Back at the Carenage that night, we found that the casino was closed. Ilene, who never met a blackjack table she didn't like, was crestfallen. Dying to check the place out, she asked for a tour the morning we were leaving. A large white building atop the resort's highest ground, it had a Monte Carlo-manquÈ look. Inside were baccarat tables and chemin de fer. Our Italian guide showed us where a gambling room was under construction, with tables for "crabs" and "slots for when the women get bored."

After the Freshly Minted Euros on display at the Carenage, we embraced the old-money shabby gentility of Young Island, our final stop. This resort island is just a few hundred yards off St. Vincent. A peacock was sitting at the door of our little cabana, and I chased him around in the rain, hoping he'd flash his plumage, NBC-style. He didn't. This was our last full day in the Grenadines. My only real goal was to go deep-sea fishing, which I'd never done. We set it up for the next day with Hal. At 7:30 a.m. it was raining again. Yesss!-a reprieve after being up late in the bar, drinking and bouncing to the strains of a tireless steel-drum band.

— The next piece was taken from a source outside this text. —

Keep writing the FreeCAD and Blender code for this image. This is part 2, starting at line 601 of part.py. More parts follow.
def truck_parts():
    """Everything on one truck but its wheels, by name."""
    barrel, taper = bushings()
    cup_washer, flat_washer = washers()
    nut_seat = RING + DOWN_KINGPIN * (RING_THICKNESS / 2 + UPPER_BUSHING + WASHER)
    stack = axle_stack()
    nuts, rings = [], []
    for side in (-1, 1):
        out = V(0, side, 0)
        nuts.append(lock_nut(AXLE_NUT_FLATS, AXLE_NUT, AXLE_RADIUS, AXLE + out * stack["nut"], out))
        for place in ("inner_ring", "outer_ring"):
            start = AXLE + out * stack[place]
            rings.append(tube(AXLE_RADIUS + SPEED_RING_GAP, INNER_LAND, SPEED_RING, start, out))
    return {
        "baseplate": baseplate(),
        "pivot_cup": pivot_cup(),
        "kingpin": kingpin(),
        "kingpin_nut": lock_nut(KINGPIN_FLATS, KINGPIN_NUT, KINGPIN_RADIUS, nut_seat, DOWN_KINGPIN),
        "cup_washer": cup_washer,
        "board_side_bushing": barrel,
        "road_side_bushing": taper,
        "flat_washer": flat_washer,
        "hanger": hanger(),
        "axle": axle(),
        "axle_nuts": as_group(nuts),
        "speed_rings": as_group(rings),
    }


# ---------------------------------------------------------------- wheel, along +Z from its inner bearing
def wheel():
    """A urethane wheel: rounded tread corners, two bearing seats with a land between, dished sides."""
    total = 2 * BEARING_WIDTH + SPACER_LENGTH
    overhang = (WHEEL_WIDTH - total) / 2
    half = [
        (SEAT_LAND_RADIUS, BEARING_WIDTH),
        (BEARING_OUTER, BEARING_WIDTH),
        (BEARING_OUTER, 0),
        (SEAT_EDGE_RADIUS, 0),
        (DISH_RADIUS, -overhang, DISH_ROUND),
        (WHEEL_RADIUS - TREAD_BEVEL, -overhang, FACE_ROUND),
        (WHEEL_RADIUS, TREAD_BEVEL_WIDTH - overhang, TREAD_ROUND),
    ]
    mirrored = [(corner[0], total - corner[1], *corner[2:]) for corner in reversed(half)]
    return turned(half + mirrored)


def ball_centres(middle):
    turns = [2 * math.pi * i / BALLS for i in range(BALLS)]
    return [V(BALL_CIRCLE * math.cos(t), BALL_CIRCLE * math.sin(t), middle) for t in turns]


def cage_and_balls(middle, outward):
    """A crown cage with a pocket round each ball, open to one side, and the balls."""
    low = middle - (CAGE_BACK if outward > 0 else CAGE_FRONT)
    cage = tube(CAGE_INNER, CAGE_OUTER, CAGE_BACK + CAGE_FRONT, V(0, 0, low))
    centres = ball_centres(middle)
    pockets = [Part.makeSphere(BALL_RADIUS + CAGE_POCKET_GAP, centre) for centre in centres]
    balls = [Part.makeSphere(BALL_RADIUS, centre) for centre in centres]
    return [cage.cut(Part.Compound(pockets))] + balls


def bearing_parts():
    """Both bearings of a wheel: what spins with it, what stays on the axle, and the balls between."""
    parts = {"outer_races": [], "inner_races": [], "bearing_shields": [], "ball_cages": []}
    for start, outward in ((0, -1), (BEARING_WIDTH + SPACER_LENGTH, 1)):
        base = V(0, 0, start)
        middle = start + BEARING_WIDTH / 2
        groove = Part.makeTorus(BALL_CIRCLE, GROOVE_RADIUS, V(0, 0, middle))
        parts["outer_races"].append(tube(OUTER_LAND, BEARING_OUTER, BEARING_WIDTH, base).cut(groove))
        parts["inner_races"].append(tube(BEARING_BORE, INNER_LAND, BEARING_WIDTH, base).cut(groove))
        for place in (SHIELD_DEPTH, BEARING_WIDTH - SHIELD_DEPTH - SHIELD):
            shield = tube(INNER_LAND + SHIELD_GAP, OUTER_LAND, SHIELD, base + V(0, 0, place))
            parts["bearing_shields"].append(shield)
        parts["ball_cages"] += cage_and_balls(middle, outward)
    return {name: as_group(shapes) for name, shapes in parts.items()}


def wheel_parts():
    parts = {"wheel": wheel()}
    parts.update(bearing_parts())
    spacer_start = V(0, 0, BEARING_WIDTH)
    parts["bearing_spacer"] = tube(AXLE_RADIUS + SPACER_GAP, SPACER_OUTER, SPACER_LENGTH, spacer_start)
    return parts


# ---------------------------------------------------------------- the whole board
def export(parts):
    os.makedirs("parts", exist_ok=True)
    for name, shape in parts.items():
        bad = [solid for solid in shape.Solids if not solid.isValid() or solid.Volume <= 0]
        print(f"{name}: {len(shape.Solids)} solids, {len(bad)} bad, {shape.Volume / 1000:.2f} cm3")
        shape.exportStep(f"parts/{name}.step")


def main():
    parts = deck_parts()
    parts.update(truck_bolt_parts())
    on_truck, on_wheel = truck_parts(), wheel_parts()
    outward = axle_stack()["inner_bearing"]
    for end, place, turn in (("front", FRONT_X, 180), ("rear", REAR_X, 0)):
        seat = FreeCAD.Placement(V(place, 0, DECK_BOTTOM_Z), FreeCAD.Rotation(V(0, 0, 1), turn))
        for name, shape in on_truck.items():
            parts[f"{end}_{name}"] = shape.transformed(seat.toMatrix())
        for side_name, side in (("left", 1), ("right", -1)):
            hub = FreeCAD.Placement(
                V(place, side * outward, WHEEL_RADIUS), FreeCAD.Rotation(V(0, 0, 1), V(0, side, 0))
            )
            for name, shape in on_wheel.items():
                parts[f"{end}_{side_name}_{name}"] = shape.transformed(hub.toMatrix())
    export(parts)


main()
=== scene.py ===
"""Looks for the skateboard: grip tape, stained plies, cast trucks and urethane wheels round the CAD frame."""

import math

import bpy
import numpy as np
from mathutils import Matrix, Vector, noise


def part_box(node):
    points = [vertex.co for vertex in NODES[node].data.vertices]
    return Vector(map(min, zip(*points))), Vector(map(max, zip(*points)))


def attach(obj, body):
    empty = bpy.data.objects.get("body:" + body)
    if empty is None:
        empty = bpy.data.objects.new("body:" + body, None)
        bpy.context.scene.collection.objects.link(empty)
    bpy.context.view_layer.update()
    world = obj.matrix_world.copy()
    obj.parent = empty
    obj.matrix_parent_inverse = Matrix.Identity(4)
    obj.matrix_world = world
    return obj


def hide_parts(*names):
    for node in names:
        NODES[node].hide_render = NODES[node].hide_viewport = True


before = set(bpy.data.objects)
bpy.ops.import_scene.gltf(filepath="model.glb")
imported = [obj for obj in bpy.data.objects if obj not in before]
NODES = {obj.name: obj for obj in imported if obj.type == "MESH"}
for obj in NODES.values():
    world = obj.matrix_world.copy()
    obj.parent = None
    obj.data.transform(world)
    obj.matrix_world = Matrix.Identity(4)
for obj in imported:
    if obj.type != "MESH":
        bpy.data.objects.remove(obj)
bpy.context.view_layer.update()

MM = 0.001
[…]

No such luck. Hal was right on time. Jim too, as well as a sharp-witted older gentleman named Henry, who turned out to have been one of the country's highest-ranking civil servants and a former UN official. Henry chatted on his cell phone with a doctor friend onshore as Hal hacked off chunks of sugarcane and gave them to us to chew on. The sun came out, but the fish didn't. Nothing but barracuda, the rats of the sea. Then I reeled in a tuna. Baby yellowfin. Three pounds maybe. More like sushi, really.

I could have cried.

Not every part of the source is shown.